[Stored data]
(begin)
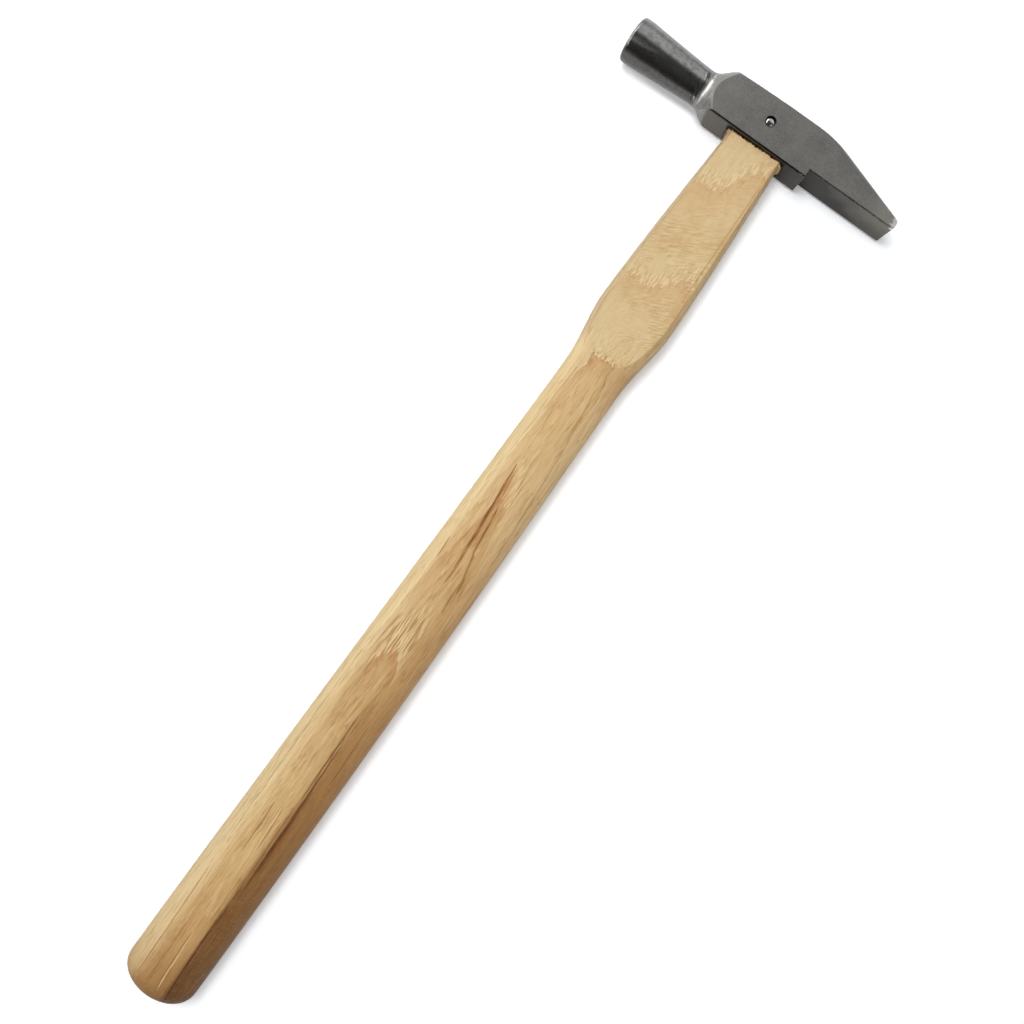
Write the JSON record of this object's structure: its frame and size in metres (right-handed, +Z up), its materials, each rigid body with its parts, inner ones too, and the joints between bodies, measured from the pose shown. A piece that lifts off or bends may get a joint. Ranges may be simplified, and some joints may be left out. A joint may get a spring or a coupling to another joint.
{
  "type": "jewellers hammer",
  "caption": "Small cross-peen hammer with a flared round striking face, a sloping wedge-shaped peen and a slim oval wooden handle that narrows to a flat neck.",
  "frame": {"origin": "bottom centre of the hammer's box as it lies on its side, on the level of the grip's underside, halfway between butt and tenon end and halfway between striking face and peen edge", "axes": "+X from the striking face towards the peen, +Y along the handle from the butt to the head, +Z up across the cheeks"},
  "size_m": [0.083, 0.281, 0.0146],
  "materials": {
    "head_steel": "ground and oiled grey steel, turned bright at the poll and worn bright at the peen's edge",
    "handle_wood": "bare sanded hardwood with open pores in rings, such as ash, darker and handled towards the butt",
    "wedge_wood": null,
    "pin_steel": "steel, polished on its domed ends"
  },
  "bodies": {
    "root": {"head": "head_steel", "handle": "handle_wood", "wedge": "wedge_wood", "cross_pin": "pin_steel"}
  },
  "joints": []
}
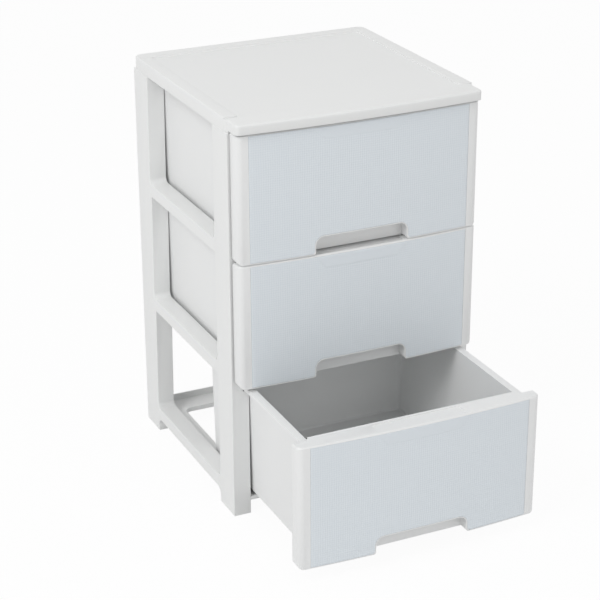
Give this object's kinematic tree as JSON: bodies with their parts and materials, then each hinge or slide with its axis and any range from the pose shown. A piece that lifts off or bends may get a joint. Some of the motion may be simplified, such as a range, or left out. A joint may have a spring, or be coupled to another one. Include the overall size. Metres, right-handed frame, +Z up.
{
  "type": "plastic drawer unit",
  "caption": "Free-standing moulded plastic drawer unit: ladder side frames, open shelves, lid with raised rims, and bowed drawers with notch handles.",
  "frame": {"origin": "on the floor, midway between the side frames and midway from the front posts to the rear posts", "axes": "+Z up, +X to the right of someone facing the drawers, the drawers slide out towards -Y"},
  "size_m": [0.39, 0.5868, 0.6174],
  "materials": {
    "frame_plastic": "white moulded polypropylene, satin",
    "drawer_plastic": "white moulded polypropylene, satin",
    "face_insert": "pale blue-grey, moulded linen grain"
  },
  "bodies": {
    "cabinet": {"left_side_frame": "frame_plastic", "right_side_frame": "frame_plastic", "base_frame": "frame_plastic", "lower_shelf": "frame_plastic", "upper_shelf": "frame_plastic", "top_cover": "frame_plastic"},
    "lower_drawer": {"lower_drawer_tub": "drawer_plastic", "lower_drawer_front": "drawer_plastic", "lower_face_insert": "face_insert"},
    "middle_drawer": {"middle_drawer_tub": "drawer_plastic", "middle_drawer_front": "drawer_plastic", "middle_face_insert": "face_insert"},
    "upper_drawer": {"upper_drawer_tub": "drawer_plastic", "upper_drawer_front": "drawer_plastic", "upper_face_insert": "face_insert"}
  },
  "joints": [
    {"name": "lower_drawer_slide", "type": "slide", "parent": "cabinet", "child": "lower_drawer", "axis": [0, -1, 0], "range_m": [-0.195, 0.06]},
    {"name": "middle_drawer_slide", "type": "slide", "parent": "cabinet", "child": "middle_drawer", "axis": [0, -1, 0], "range_m": [0, 0.255]},
    {"name": "upper_drawer_slide", "type": "slide", "parent": "cabinet", "child": "upper_drawer", "axis": [0, -1, 0], "range_m": [0, 0.255]}
  ]
}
(end)
Aim >> Print every entry exactly as written.

Exercise answer >>
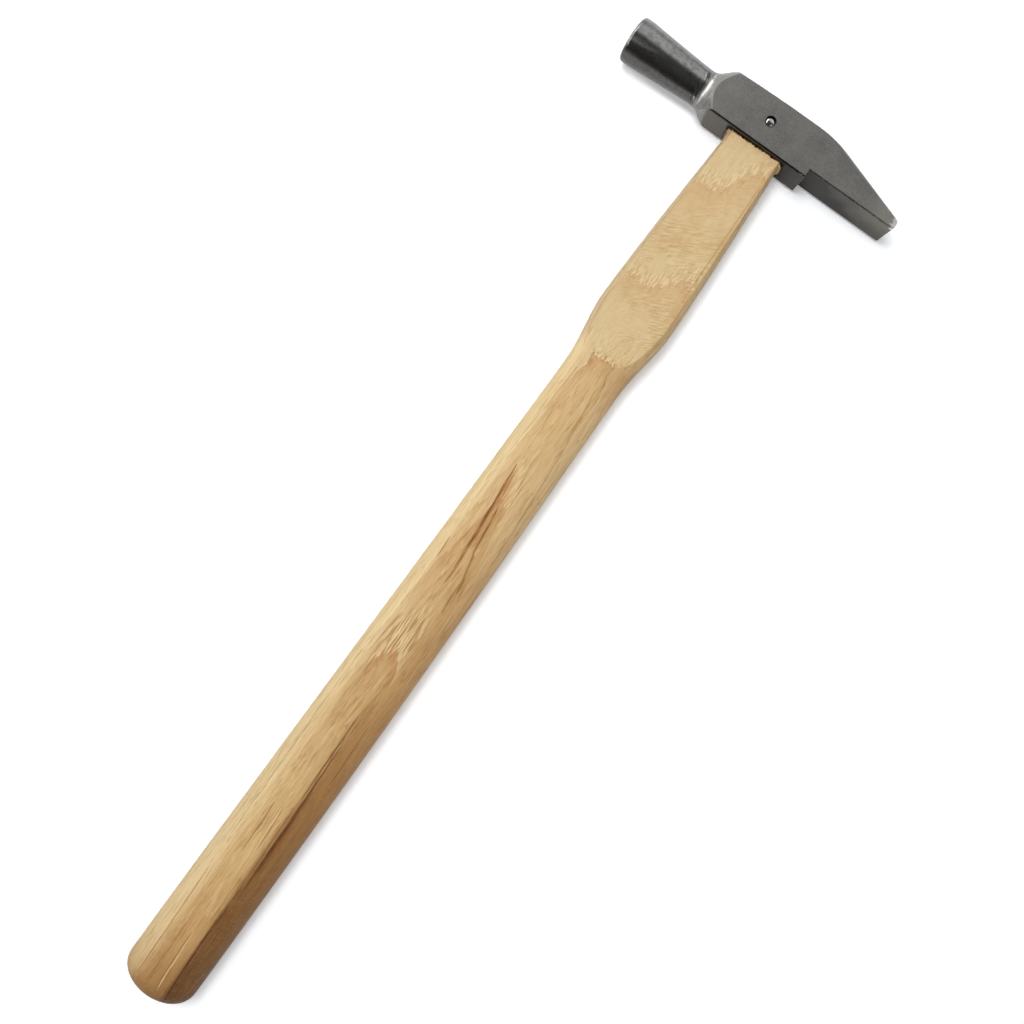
Write the JSON record of this object's structure: its frame and size in metres (right-handed, +Z up), its materials, each rigid body with its parts, inner ones too, and the joints between bodies, measured from the pose shown. A piece that lifts off or bends may get a joint. Ranges may be simplified, and some joints may be left out. A joint may get a spring or a coupling to another joint.
{
  "type": "jewellers hammer",
  "caption": "Small cross-peen hammer with a flared round striking face, a sloping wedge-shaped peen and a slim oval wooden handle that narrows to a flat neck.",
  "frame": {"origin": "bottom centre of the hammer's box as it lies on its side, on the level of the grip's underside, halfway between butt and tenon end and halfway between striking face and peen edge", "axes": "+X from the striking face towards the peen, +Y along the handle from the butt to the head, +Z up across the cheeks"},
  "size_m": [0.083, 0.281, 0.0146],
  "materials": {
    "head_steel": "ground and oiled grey steel, turned bright at the poll and worn bright at the peen's edge",
    "handle_wood": "bare sanded hardwood with open pores in rings, such as ash, darker and handled towards the butt",
    "wedge_wood": null,
    "pin_steel": "steel, polished on its domed ends"
  },
  "bodies": {
    "root": {"head": "head_steel", "handle": "handle_wood", "wedge": "wedge_wood", "cross_pin": "pin_steel"}
  },
  "joints": []
}
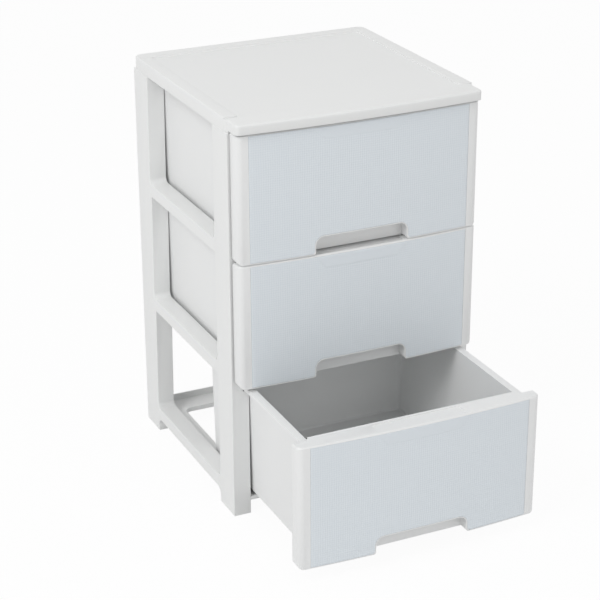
Give this object's kinematic tree as JSON: bodies with their parts and materials, then each hinge or slide with its axis and any range from the pose shown. A piece that lifts off or bends may get a joint. Some of the motion may be simplified, such as a range, or left out. A joint may have a spring, or be coupled to another one. Include the overall size. Metres, right-handed frame, +Z up.
{
  "type": "plastic drawer unit",
  "caption": "Free-standing moulded plastic drawer unit: ladder side frames, open shelves, lid with raised rims, and bowed drawers with notch handles.",
  "frame": {"origin": "on the floor, midway between the side frames and midway from the front posts to the rear posts", "axes": "+Z up, +X to the right of someone facing the drawers, the drawers slide out towards -Y"},
  "size_m": [0.39, 0.5868, 0.6174],
  "materials": {
    "frame_plastic": "white moulded polypropylene, satin",
    "drawer_plastic": "white moulded polypropylene, satin",
    "face_insert": "pale blue-grey, moulded linen grain"
  },
  "bodies": {
    "cabinet": {"left_side_frame": "frame_plastic", "right_side_frame": "frame_plastic", "base_frame": "frame_plastic", "lower_shelf": "frame_plastic", "upper_shelf": "frame_plastic", "top_cover": "frame_plastic"},
    "lower_drawer": {"lower_drawer_tub": "drawer_plastic", "lower_drawer_front": "drawer_plastic", "lower_face_insert": "face_insert"},
    "middle_drawer": {"middle_drawer_tub": "drawer_plastic", "middle_drawer_front": "drawer_plastic", "middle_face_insert": "face_insert"},
    "upper_drawer": {"upper_drawer_tub": "drawer_plastic", "upper_drawer_front": "drawer_plastic", "upper_face_insert": "face_insert"}
  },
  "joints": [
    {"name": "lower_drawer_slide", "type": "slide", "parent": "cabinet", "child": "lower_drawer", "axis": [0, -1, 0], "range_m": [-0.195, 0.06]},
    {"name": "middle_drawer_slide", "type": "slide", "parent": "cabinet", "child": "middle_drawer", "axis": [0, -1, 0], "range_m": [0, 0.255]},
    {"name": "upper_drawer_slide", "type": "slide", "parent": "cabinet", "child": "upper_drawer", "axis": [0, -1, 0], "range_m": [0, 0.255]}
  ]
}